Open Display Transform Versions Save

The state of OpenDRT when I stopped development in 2022.

Features

• Add input transfer function options with common camera log and log working space encodings for the Resolve DCTL.
• Add Blackmagic Gen5 colorscience inputs: Blackmagic Wide Gamut // Blackmagic Film Gen5 Log encoding
• Add toe compression into chroma compression factor. This naturally reduces chroma in deep shadows and helps render shadow grain more naturally. No more rainbow colors in the shadow grain.
• Add lenscap black subtraction compensation feature. Pretty experimental but it is intended to add a small value to compensate for negative grain on input. Since OpenDRT maps 0.0 to 0.0, this helps preserve shadow detail. Disable this if manually compensating black levels while grading.
• Add gamut compression operator to better handle extremely high purity input colors.
• Update perceptual dechroma to use ICtCp colorspace. This biases the chromaticity-linear hue paths of the highlight dechroma and gamut compression, along perceptual hue-lines, resulting in more natural looking colors and better appearance matching between HDR and SDR outputs.

Bug Fixes

• Remove semicolons on parameter lines which may have caused issues with Metal on Mac.

Features

• Add more presets:
  • DCI Outputs, including P3 D60, P3 DCI, and DCDM X'Y'Z'
  • Dolby P3 gamut HDR variants
• Split DCTL into OpenDRT which is preset only, and OpenDRT_params, which has most parameters exposed for experimentation.

Bugfixes

• Fix bug with HLG inverse EOTF
• Clamp negative values in quasi-perceptual dechroma, which was causing occasional artifacts.

This is a big change with a lot of development work compared to v0.0.75. Here is a summary of the notable new features:

Tonemap

• Replace tonemapping function with a piecewise hyperbolic compression function with power and parabolic toe compression. See this desmos plot for details on the math. And if you're curious about other options and a verbose history of the development, check out these posts on the acescentral thread. In particular, this one and this one.
• First pass model and presets for HDR displays

Chroma Rendering

• Switch to using a "weighted vector length" norm. This allows a massive complexity reduction while preserving the nice rendering features I was trying to achieve with much more complex methods before:

  • More saturated colors especially blues and reds render darker, while yellow and orange renders brighter
  • Saturation boosted along the red/blue axis while keeping magenta and yellow under control

• Switch the rendering colorspace to Truelight LMS, described in Chromaticity coordinates for graphic arts based on CIE 2006 LMS with even spacing of Munsell colours by Richard Kirk.

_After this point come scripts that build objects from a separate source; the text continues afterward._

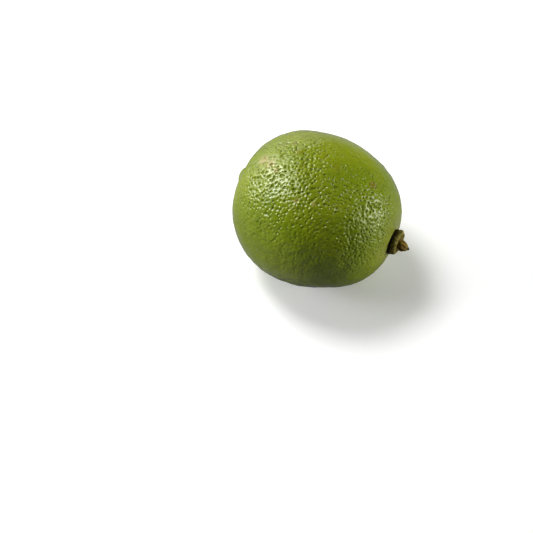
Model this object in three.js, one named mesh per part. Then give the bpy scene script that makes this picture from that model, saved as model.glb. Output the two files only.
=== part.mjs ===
// A whole fresh lime lying on its side as picked: the fruit, the dried calyx button at its
// stalk end, and the short stub of stalk that stands out of the calyx.
//
// Millimetres, +Z up. The fruit's axis runs along X, with the stalk end towards +X and the
// blossom end, with its low nipple, towards -X. The origin is the middle of the small flat
// spot that the fruit rests on.
import * as THREE from "three";
import { mergeVertices } from "three/addons/utils/BufferGeometryUtils.js";

// ---------------------------------------------------------------- driving dimensions
const fruitLength = 54.1; // of the spheroid, before its two ends are flattened
const fruitDiameter = 49;

const stalkEndFlat = { depth: 0.95, spread: 14 };
const blossomEndFlat = { depth: 1.45, spread: 22 };

// Directions from the fruit's middle are given in degrees: "along" is the angle from the stalk
// end, and "around" is the turn about the axis, from the top towards +Y.
const nipple = { along: 175.1, around: 56, height: 1.9, spread: 7.7 };
const nippleFurrow = { depth: 0.5, fromNipple: 14.5, spread: 5.5 };

// Broad swells and flats that keep the fruit from being a true spheroid. "rise" is how far the
// middle of the swell stands out, negative for a flat.
const swells = [
  { along: 38, around: 56, spread: 20, rise: 0.5 },
  { along: 78, around: 56, spread: 26, rise: -0.3 },
  { along: 132, around: 56, spread: 24, rise: 0.85 },
  { along: 65, around: 231, spread: 22.5, rise: -1.15 },
  { along: 46, around: 223, spread: 12, rise: 0.35 },
  { along: 125, around: 236, spread: 26, rise: 0.3 },
  { along: 84, around: 145, spread: 26, rise: -0.25 },
  { along: 96, around: 330, spread: 28, rise: 0.2 },
  { along: 120, around: 290, spread: 20, rise: -0.3 },
];

const restSpot = { sink: 0.7, blend: 0.02 }; // how deep the flat spot cuts, and its soft edge

const calyxSeatRadius = 2.8; // flat face on the fruit that the calyx grows from
const calyxRootRadius = 2.5;
const calyxRimRadius = 3.9;
const calyxHeight = 2.9;
const sepalCount = 5;
const tallestSepal = 305; // its turn about the axis, from the top towards +Y
const stubSeatRadius = 1.9; // flat face on the calyx that the stalk stub grows from
const stubSeatHeight = 2.2;
const stubRadius = 1.6;
const stubLength = 3.6;

// How finely the surfaces are divided.
const fruitSides = 80;
const fruitRows = 44;
const rowCrowding = 0.22; // crowds the rows towards the two ends
const calyxSides = 60;
const stubSides = 30;

// ---------------------------------------------------------------- small helpers
function radians(degrees) {
  return (degrees * Math.PI) / 180;
}

function bell(distance, spread, power = 2) {
  return Math.exp(-(Math.abs(distance / spread) ** power));
}

// 0 below zero, the value itself above it, with a soft bend of the given half width between.
function softFloor(value, blend) {
  if (value <= -blend) return 0;
  if (value >= blend) return value;
  return (value + blend) ** 2 / (4 * blend);
}

function directionAt({ along, around }) {
  const [a, b] = [radians(along), radians(around)];
  return new THREE.Vector3(Math.cos(a), Math.sin(a) * Math.sin(b), Math.sin(a) * Math.cos(b));
}

// LatheGeometry turns its profile about Y. This sends Y to X, exactly, with no rounding.
const latheAxisToX = new THREE.Matrix4().set(0, 1, 0, 0, 0, 0, 1, 0, 1, 0, 0, 0, 0, 0, 0, 1);

// A closed solid turned about X. The profile holds [distance along X, radius] pairs, and
// starts and ends on the axis.
function turnedSolid(profile, sides) {
  const outline = profile.map(([x, radius]) => new THREE.Vector2(radius, x));
  const turned = new THREE.LatheGeometry(outline, sides).applyMatrix4(latheAxisToX);
  turned.deleteAttribute("normal");
  turned.deleteAttribute("uv");
  return mergeVertices(turned, 1e-4);
}

// Moves every vertex of a geometry: move(point) changes the point in place.
function moveVertices(geometry, move) {
  const position = geometry.getAttribute("position");
  const point = new THREE.Vector3();
  for (let i = 0; i < position.count; i++) {
    point.fromBufferAttribute(position, i);
    move(point);
    position.setXYZ(i, point.x, point.y, point.z);
  }
  geometry.computeVertexNormals();
  return geometry;
}

// ---------------------------------------------------------------- the fruit
// Distance from the fruit's middle to the skin of the plain turned form, at an angle from
// the stalk end.
function turnedRadius(angle) {
  const alongAxis = Math.cos(angle) / (fruitLength / 2);
  const acrossAxis = Math.sin(angle) / (fruitDiameter / 2);
  return (
    1 / Math.hypot(alongAxis, acrossAxis) -
    stalkEndFlat.depth * bell(angle, radians(stalkEndFlat.spread)) -
    blossomEndFlat.depth * bell(Math.PI - angle, radians(blossomEndFlat.spread))
  );
}

const nippleDirection = directionAt(nipple);

function nippleRise(direction) {
  const away = direction.angleTo(nippleDirection);
  const furrow = bell(away - radians(nippleFurrow.fromNipple), radians(nippleFurrow.spread));
  return nipple.height * bell(away, radians(nipple.spread), 3) - nippleFurrow.depth * furrow;
}

const swellDirections = swells.map(directionAt);

// The swells fade out near the stalk end, so that the calyx's seat stays flat.
function swellRise(direction) {
  const fromStalkEnd = Math.acos(direction.x);
  const fade = THREE.MathUtils.smoothstep(fromStalkEnd, radians(8), radians(22));
  return swells.reduce((sum, swell, i) => {
    const away = direction.angleTo(swellDirections[i]);
    return sum + fade * swell.rise * bell(away, radians(swell.spread));
  }, 0);
}

const seatAngle = Math.asin(calyxSeatRadius / turnedRadius(radians(5)));
const seatX = turnedRadius(seatAngle) * Math.cos(seatAngle);

// The plain turned form, from the blossom end to the edge of the calyx's seat, and across it.
function fruitProfile() {
  const profile = [[-turnedRadius(Math.PI), 0]];
  for (let row = 1; row < fruitRows; row++) {
    const even = Math.PI - ((Math.PI - seatAngle) * row) / fruitRows;
    const angle = even - rowCrowding * Math.sin(2 * even);
    profile.push([turnedRadius(angle) * Math.cos(angle), turnedRadius(angle) * Math.sin(angle)]);
  }
  profile.push([seatX, calyxSeatRadius]);
  profile.push([seatX, 0]);
  return profile;
}

const underside = new THREE.Vector3(0, 0, -1);
const axisHeight = fruitDiameter / 2 + swellRise(underside) - restSpot.sink;

function makeFruit() {
  const direction = new THREE.Vector3();
  const skin = moveVertices(turnedSolid(fruitProfile(), fruitSides), (point) => {
    direction.copy(point).normalize();
    const rise = nippleRise(direction) + swellRise(direction);
    if (point.x < seatX) point.addScaledVector(direction, rise);
    point.z = softFloor(point.z + axisHeight, restSpot.blend) - axisHeight;
  });
  const peel = new THREE.MeshStandardMaterial({ color: 0x6f8a22, roughness: 0.38 });
  return new THREE.Mesh(skin, peel);
}

// ---------------------------------------------------------------- calyx and stalk stub
// A dried button that flares out over the peel, with a lobed rim round a sunken face.
function makeCalyx() {
  const profile = [
    [0, 0],
    [0, calyxRootRadius],
    [0.35, calyxRootRadius + 0.1],
    [0.6, 3.05],
    [0.85, 3.6],
    [1.25, calyxRimRadius],
    [1.9, calyxRimRadius],
    [2.5, 3.72],
    [calyxHeight, 3.35],
    [calyxHeight - 0.05, 2.9],
    [2.5, 2.4],
    [stubSeatHeight, stubSeatRadius],
    [stubSeatHeight, 0],
  ];
  const button = moveVertices(turnedSolid(profile, calyxSides), (point) => {
    const fromTallest = Math.atan2(point.y, point.z) - radians(tallestSepal);
    const clearOfRoot = Math.hypot(point.y, point.z) - calyxRootRadius - 0.1;
    const outward = Math.max(0, clearOfRoot / (calyxRimRadius - calyxRootRadius));
    const lobe = Math.cos(sepalCount * fromTallest);
    const stretch = 1 + 0.05 * outward * lobe;
    const height = 0.12 * lobe + 0.4 * Math.cos(fromTallest);
    const lift = outward * (point.x / calyxHeight) * height;
    point.set(point.x + lift, point.y * stretch, point.z * stretch);
  });
  const driedSepal = new THREE.MeshStandardMaterial({ color: 0x4a431a, roughness: 0.8 });
  return new THREE.Mesh(button, driedSepal);
}

// A short bud of dried stalk that narrows, ribbed and a little bent, to a blunt point.
function makeStalkStub() {
  const profile = [
    [0, 0],
    [0, 0.9 * stubRadius],
    [0.5, stubRadius],
    [1.3, stubRadius],
    [2.0, 0.88 * stubRadius],
    [2.5, 0.68 * stubRadius],
    [2.9, 0.44 * stubRadius],
    [3.25, 0.26 * stubRadius],
    [stubLength, 0.17 * stubRadius],
    [stubLength, 0],
  ];
  const bud = moveVertices(turnedSolid(profile, stubSides), (point) => {
    const around = Math.atan2(point.y, point.z);
    const upStub = point.x / stubLength;
    const ribs = 1 + 0.07 * upStub * Math.cos(5 * around + 2 * upStub);
    const bend = -0.5 * upStub ** 2;
    point.set(point.x, point.y * ribs + bend, point.z * ribs + bend);
  });
  const driedStalk = new THREE.MeshStandardMaterial({ color: 0x7a5a26, roughness: 0.85 });
  return new THREE.Mesh(bud, driedStalk);
}

// ---------------------------------------------------------------- the whole lime
const lime = new THREE.Group();
lime.position.z = axisHeight;

const fruit = makeFruit();
fruit.name = "fruit";
lime.add(fruit);

const stalkEnd = new THREE.Group();
stalkEnd.position.x = seatX;
lime.add(stalkEnd);

const calyx = makeCalyx();
calyx.name = "calyx";
stalkEnd.add(calyx);

const stalkStub = makeStalkStub();
stalkStub.name = "stalk_stub";
stalkStub.position.x = stubSeatHeight;
stalkEnd.add(stalkStub);

export default lime;
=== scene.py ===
"""A whole lime on a plain stage: its dimpled waxy peel, dried calyx and stub of stalk.

Everything is in metres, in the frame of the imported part: +Z is up, the fruit's axis runs along
X with the stalk end towards +X, and the origin is the middle of the spot that it rests on.
"""
import math
import random

import bmesh
import bpy
import numpy as np
from bpy.props import FloatProperty, FloatVectorProperty, IntProperty, PointerProperty
from mathutils import Matrix, Vector, kdtree, noise


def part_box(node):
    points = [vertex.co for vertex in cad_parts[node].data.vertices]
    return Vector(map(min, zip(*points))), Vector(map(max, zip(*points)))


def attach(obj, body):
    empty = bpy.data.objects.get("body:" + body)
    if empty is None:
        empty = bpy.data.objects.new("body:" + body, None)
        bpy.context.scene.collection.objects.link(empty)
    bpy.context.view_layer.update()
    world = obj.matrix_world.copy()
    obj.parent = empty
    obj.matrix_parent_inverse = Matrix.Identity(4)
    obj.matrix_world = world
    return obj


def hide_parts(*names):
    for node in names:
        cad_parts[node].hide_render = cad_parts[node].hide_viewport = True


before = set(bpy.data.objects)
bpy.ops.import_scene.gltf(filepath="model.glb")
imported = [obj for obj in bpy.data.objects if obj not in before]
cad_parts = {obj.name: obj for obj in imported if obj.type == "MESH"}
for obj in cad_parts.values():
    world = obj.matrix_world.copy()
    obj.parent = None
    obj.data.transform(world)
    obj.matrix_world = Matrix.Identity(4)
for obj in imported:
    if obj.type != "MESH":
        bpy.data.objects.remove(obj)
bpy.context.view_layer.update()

bl_info = {
    "name": "Lime",
    "version": (1, 0, 0),
    "blender": (4, 5, 0),
    "location": "View3D > Sidebar > Lime",
    "description": "Builds a whole lime with its calyx and stalk stub, and a stage for it",
    "category": "Add Mesh",
}

MM = 0.001
SEAT_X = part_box("calyx")[0].x  # the flat face at the stalk end, where the calyx stands
STUB_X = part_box("stalk_stub")[0].x  # the flat face of the calyx, where the stub stands

# ------------------------------------------------------------------ form of the fruit
# Directions from the fruit's middle: "along" is the angle from the stalk end, and "around" is
# the turn about the axis, from the top towards +Y. Both are in degrees.
STALK_END_FLAT = {"depth": 0.95 * MM, "spread": 14}
BLOSSOM_END_FLAT = {"depth": 1.45 * MM, "spread": 22}
NIPPLE = {"along": 175.1, "around": 56, "height": 1.9 * MM, "spread": 7.7}
NIPPLE_FURROW = {"depth": 0.5 * MM, "from_nipple": 14.5, "spread": 5.5}
SWELLS = (
    {"along": 38, "around": 56, "spread": 20, "rise": 0.5 * MM},
    {"along": 78, "around": 56, "spread": 26, "rise": -0.3 * MM},
    {"along": 132, "around": 56, "spread": 24, "rise": 0.85 * MM},
    {"along": 65, "around": 231, "spread": 22.5, "rise": -1.15 * MM},
    {"along": 46, "around": 223, "spread": 12, "rise": 0.35 * MM},
    {"along": 125, "around": 236, "spread": 26, "rise": 0.3 * MM},
    {"along": 84, "around": 145, "spread": 26, "rise": -0.25 * MM},
    {"along": 96, "around": 330, "spread": 28, "rise": 0.2 * MM},
    {"along": 120, "around": 290, "spread": 20, "rise": -0.3 * MM},
)
NIPPLE_SMOOTHNESS = {"share": 0.6, "spread": 9}  # how much shallower the pores are on the nipple
CALYX_SEAT = {"smooth_to": 6.5, "rough_from": 9.5}  # degrees: no relief under the calyx

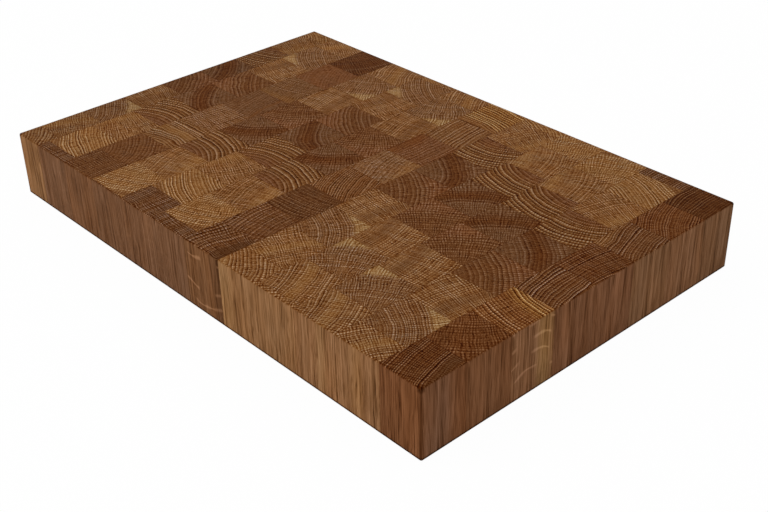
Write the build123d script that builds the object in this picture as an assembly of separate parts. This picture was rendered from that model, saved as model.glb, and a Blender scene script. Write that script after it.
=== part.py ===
"""End-grain oak chopping block, glued up from short oak blocks that stand with their grain upright.

The block is rectangular. It lies flat on its underside: X runs along its length, Y along its width,
and Z up, along the grain. The origin is the middle of the underside.

Rows of blocks stand side by side along X. Within a row the blocks follow each other along Y, and each
row is shifted from the last, so that the joints are staggered like brickwork. The glued panel was
sawn and sanded to size afterwards, which cut into the rows and blocks at the rim, and its outer edges
were rounded over. Rows are numbered from the -X end, and the blocks of a row from the -Y face.
"""

from build123d import *
import os

# Driving dimensions, in millimetres
block_length = 600.0  # X, across the rows
block_width = 400.0  # Y, along a row
block_height = 70.0  # Z, along the grain
edge_radius = 2.0  # rounding of the twelve outer edges

# The glue-up: oak staves stand in rows, and the sizing cuts take these widths off its rim
row_count = 12
staves_in_width = 8
first_row_trim = 12.2  # off the row at the -X end
last_row_trim = 5.8  # off the row at the +X end
side_trim = 3.2  # off each long side
least_end_width = 4.0  # an end block cut thinner than this counts as part of its neighbour
saw_overrun = 5.0  # how far the cutting boxes pass the outer faces

blocks_per_node = 2  # neighbouring blocks of a row that share a node

# A whole stave's section follows from the glue-up's size before the sizing cuts
stave_across = (block_length + first_row_trim + last_row_trim) / row_count
stave_along = (block_width + 2 * side_trim) / staves_in_width

# The width that is left of each row's first block, as a share of a whole stave
first_block_shares = (0.48, 0.26, 0.81, 0.03, 0.69, 0.30, 0.83, 0.61, 0.105, 0.84, 0.555, 0.96)


def spans_between(joints, whole):
    """The stretches between the joints, about the middle, with the two outer ones passing the faces."""
    inner = [joint - whole / 2 for joint in joints]
    edges = [-whole / 2 - saw_overrun, *inner, whole / 2 + saw_overrun]
    return list(zip(edges[:-1], edges[1:]))


def row_spans():
    """Where the rows lie along X."""
    first_joint = stave_across - first_row_trim
    joints = [first_joint + stave_across * number for number in range(row_count - 1)]
    return spans_between(joints, block_length)


def block_spans(first_share):
    """Where a row's blocks lie along Y, for the share of a stave that its first block keeps."""
    joints = [stave_along * (first_share + number) for number in range(staves_in_width)]
    kept = [joint for joint in joints if least_end_width <= joint <= block_width - least_end_width]
    return spans_between(kept, block_width)


def rounded_panel():
    """The finished outline of the whole block, with its edges rounded over."""
    panel = Pos(Z=block_height / 2) * Box(block_length, block_width, block_height)
    return fillet(panel.edges(), edge_radius)


def oak_block(panel, row_span, block_span):
    """One oak block: the part of the finished outline between its glue joints."""
    width = row_span[1] - row_span[0]
    depth = block_span[1] - block_span[0]
    height = block_height + 2 * saw_overrun
    middle = Pos(sum(row_span) / 2, sum(block_span) / 2, block_height / 2)
    return (panel & middle * Box(width, depth, height)).solid()


def node_name(row_number, first, last):
    """The name of a node that holds the row's blocks from first to last."""
    if first == last:
        return f"row_{row_number:02d}_block_{first}"
    return f"row_{row_number:02d}_blocks_{first}_{last}"


def row_nodes(panel, row_number, row_span):
    """One row, as nodes of neighbouring blocks that meet face to face at the glue joints."""
    first_share = first_block_shares[(row_number - 1) % len(first_block_shares)]
    blocks = [oak_block(panel, row_span, span) for span in block_spans(first_share)]
    nodes = {}
    for start in range(0, len(blocks), blocks_per_node):
        group = blocks[start : start + blocks_per_node]
        name = node_name(row_number, start + 1, start + len(group))
        nodes[name] = Compound(label=name, children=group)
    return nodes


def chopping_block():
    """Every node of the block by name."""
    panel = rounded_panel()
    nodes = {}
    for row_number, row_span in enumerate(row_spans(), 1):
        nodes.update(row_nodes(panel, row_number, row_span))
    return nodes


nodes = chopping_block()
os.makedirs("parts", exist_ok=True)
for name, node in nodes.items():
    export_step(node, f"parts/{name}.step")

block_count = sum(len(node.solids()) for node in nodes.values())
wood_volume = sum(node.volume for node in nodes.values())
print(f"staves {stave_across:.1f} x {stave_along:.1f} mm, {row_count} rows")
print(f"{block_count} oak blocks in {len(nodes)} nodes, {wood_volume:.0f} cubic mm of oak")
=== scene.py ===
# %% [markdown]
# # An end-grain oak chopping block
#
# The block is glued up from short square lengths of oak, called staves here, that stand with their
# grain upright. Eleven long joints divide it into twelve rows. Nine of them are slices of one panel that
# were turned over or round before they were glued to the next ones, so the same staves come back from
# row to row, often mirrored.
#
# The measured solids are loaded first and stay where they are. This lesson gives them their wood: one
# shader that grows rings, rays and pores in three dimensions, and a description of every stave.

# %% Load the measured block
import math

import bpy
from mathutils import Matrix, Vector


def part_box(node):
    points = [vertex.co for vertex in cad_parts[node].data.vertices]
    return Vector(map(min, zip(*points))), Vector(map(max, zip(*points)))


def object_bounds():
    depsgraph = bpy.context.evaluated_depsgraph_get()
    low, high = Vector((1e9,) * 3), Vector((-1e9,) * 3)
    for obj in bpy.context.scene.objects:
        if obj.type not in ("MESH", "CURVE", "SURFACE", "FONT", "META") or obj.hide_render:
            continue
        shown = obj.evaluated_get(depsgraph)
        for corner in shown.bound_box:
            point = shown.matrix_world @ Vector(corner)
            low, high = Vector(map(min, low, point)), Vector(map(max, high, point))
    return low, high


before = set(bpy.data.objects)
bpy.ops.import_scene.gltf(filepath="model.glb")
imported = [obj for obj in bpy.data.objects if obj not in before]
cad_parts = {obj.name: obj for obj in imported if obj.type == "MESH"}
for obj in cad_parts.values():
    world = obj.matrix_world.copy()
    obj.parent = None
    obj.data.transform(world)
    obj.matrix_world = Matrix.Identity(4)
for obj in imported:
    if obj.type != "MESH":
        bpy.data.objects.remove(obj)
measured_box = [list(map(float, corner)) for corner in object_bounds()]
print(f"{len(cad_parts)} nodes, from {measured_box[0]} to {measured_box[1]} m")

# %% [markdown]
# ## The camera
#
# The photograph was taken from above the right-hand front corner. Its lens and place come from the
# block itself: six straight outer edges and their vanishing points fix them, once the size is known.
# The horizon leans by a little over a degree, so the camera is rolled about its own axis by that much.

# %% Camera
photo_width, photo_height = 768, 512
sensor_width = 36.0
lens = 58.36
eye = Vector((0.8221, -0.7027, 0.6340))
aim_point = Vector((0.1020, -0.0554, 0.0350))
lean = math.radians(1.296)
farthest_seen = 100.0  # metres

camera = bpy.data.objects.new("camera", bpy.data.cameras.new("camera"))
camera.data.sensor_width = sensor_width
camera.data.lens = lens
camera.data.clip_end = farthest_seen
turned_to_block = (aim_point - eye).to_track_quat("-Z", "Y").to_matrix().to_4x4()
camera.matrix_world = Matrix.Translation(eye) @ turned_to_block @ Matrix.Rotation(-lean, 4, "Z")
bpy.context.scene.collection.objects.link(camera)
bpy.context.scene.camera = camera


def photo_pixel(point):
    """Where a point in metres falls in the photograph's frame."""
    seen = camera.matrix_world.inverted() @ Vector(point)
    scale = lens / sensor_width * photo_width / -seen.z
    return round(photo_width / 2 + seen.x * scale, 1), round(photo_height / 2 - seen.y * scale, 1)


near_corner = (measured_box[1][0], measured_box[0][1], measured_box[1][2])
print("the near top corner falls at pixel", photo_pixel(near_corner))

# %% [markdown]
# ## A pale floor and soft light
#
# The photograph shows the block on plain white. A floor that is only painted white would come out grey
# where it is far from the lamps, so for the camera, and in reflections, most of it shines with a
# strength of one. The rest is ordinary white paint, which still takes the block's soft shadow.
#
# The light is even: a pale world does most of the work, and one large soft lamp over the left-hand
# front adds a little direction, so that the right-hand end is somewhat darker than the front.

# %% Floor
floor_reach = 12.0
floor_drop = 0.0002
white_share = 0.975
white_paint = (0.90, 0.90, 0.90, 1)

signs = ((-1, -1), (1, -1), (1, 1), (-1, 1))
corners = [(x * floor_reach, y * floor_reach, -floor_drop) for x, y in signs]
floor_mesh = bpy.data.meshes.new("floor")
floor_mesh.from_pydata(corners, [], [(0, 1, 2, 3)])
floor = bpy.data.objects.new("floor", floor_mesh)
bpy.context.scene.collection.objects.link(floor)


def plug(socket, value):
    """Feeds a socket from another node's output, or sets it to a fixed value."""
    if isinstance(value, bpy.types.NodeSocket):
        socket.id_data.links.new(value, socket)
    else:
        socket.default_value = value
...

• Apply chromatic adaptation for white-point handling as LMS scales in the rendering colorspace.

• Calculate whitepoint normalization factor based on whitepoint and output display gamut, and concatenate with other output domain scale elements

• Add inverse transform

• Completely rework and massively simplify InverseEOTF and EOTF nodes

DaVinci Resolve DCTL Implementation

• Hopefully resolve issue with oklab perceptual model by moving it into the RGB Ratios setup. Not sure why I didn't think about that before. Also it doesn't require the exposure invariant setup anymore, which seemed hacky. It should be more reversible also.
• Move tonescale to a seperated group that happens prior to all other display rendering operations to try to compartmentalize things a bit more.
• I still think there is a much simpler version of this model possible. There is still too much fiddling and tweaking for my taste. Need to do more experimentation...

• Increase darkening of red hues in highly saturated and bright regions to try to preserve more tonal range in images with things like light sabers and tail lights.
• Alter perceptual model for a simpler alternative. What do you think?

• Remove bias on distance control
• Rework bias on luminance control
• Switch back to power function on path to white factor because it actually looks about the same with the rgb ratio distance control setup.
• Still need to figure out the kinks in the perceptual setup, and I'm questioning whether it is a good design decision to have something this brittle and non-reversible in here.
• Still need to figure out the HDR tonescale...

• I discovered that luminance weights applied directly to inverse RGB ratios results in the correct weighting, so this is now simplified a lot and looks better.
• Refine luminance control (setup that controls luminance per hue region), to include a bias for what region of norm to remove. Put another way: darken blues and reds below a certain threshold more than values above that threshold.
• Experiment with s-curve on distance factor, the setup which "raises" RGB ratio luminance for more saturated colors. This is a bad idea.
• Add very rough experimental version of a perceptual hue model using OkLab. Behavior is strange for colors near achromatic. To be solved...

• Remove parameters from node because it's a bad idea to expose them for creative adjustments.
• First draft of using luminance weights for affecting both luminance of achromatic, and as a factor to multiply into the rgb ratios
• Not sure the luminance weights are done correctly, but the result looks better than anything I've done so far so I must be on the right track. Or maybe not.
• Tweak exponential function which calculates path to white factor to preserve a bit more color in completely blown out highlights. Might not be necessary to go all the way to achromatic for these areas.

• Add creative whitepoint
• Add parameters to adjust gamut volume size, and luminance, per hue. Prone to artifacts, not ideal given the complexity.
• Multiplying the RGB ratios up is an idea that has potential.
• There must be a better and simpler model to accomplish the same thing.